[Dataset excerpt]
#####
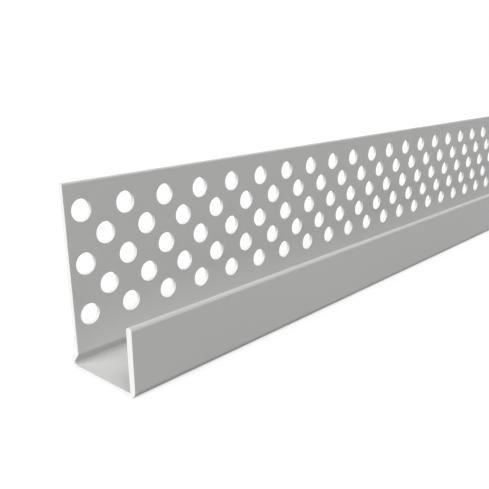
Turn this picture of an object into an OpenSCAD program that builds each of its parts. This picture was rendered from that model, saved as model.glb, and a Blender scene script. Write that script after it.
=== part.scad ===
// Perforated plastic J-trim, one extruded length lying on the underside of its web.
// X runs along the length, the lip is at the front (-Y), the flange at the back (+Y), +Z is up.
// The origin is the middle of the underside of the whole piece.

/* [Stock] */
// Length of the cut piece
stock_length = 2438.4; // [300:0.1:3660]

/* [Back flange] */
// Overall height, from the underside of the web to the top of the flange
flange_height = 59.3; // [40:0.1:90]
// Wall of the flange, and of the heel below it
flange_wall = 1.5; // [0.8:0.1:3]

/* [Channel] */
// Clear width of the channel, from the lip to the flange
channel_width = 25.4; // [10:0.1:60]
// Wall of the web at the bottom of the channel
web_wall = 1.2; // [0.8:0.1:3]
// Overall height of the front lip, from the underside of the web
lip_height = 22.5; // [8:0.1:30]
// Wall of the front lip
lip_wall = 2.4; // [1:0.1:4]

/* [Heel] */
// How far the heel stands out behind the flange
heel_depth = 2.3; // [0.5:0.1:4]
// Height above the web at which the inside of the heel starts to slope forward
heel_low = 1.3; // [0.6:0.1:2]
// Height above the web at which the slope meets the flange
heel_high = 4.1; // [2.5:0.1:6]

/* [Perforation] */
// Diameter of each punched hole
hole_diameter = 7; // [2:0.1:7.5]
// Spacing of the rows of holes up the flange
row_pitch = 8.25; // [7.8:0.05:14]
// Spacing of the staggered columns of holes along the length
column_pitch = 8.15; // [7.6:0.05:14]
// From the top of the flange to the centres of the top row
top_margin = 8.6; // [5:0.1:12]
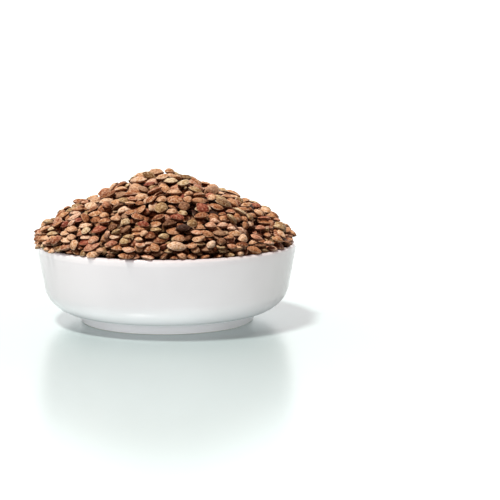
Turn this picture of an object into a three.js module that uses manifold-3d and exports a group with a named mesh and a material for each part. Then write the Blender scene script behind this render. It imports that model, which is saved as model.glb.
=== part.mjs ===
#####
Transcribe word for word the lines from the one holding "Turn this picture of an object into a three.js" to the last line of the listing above, inclusive.

> **EXERCISE RESULT**:
Turn this picture of an object into a three.js module that uses manifold-3d and exports a group with a named mesh and a material for each part. Then write the Blender scene script behind this render. It imports that model, which is saved as model.glb.
=== part.mjs ===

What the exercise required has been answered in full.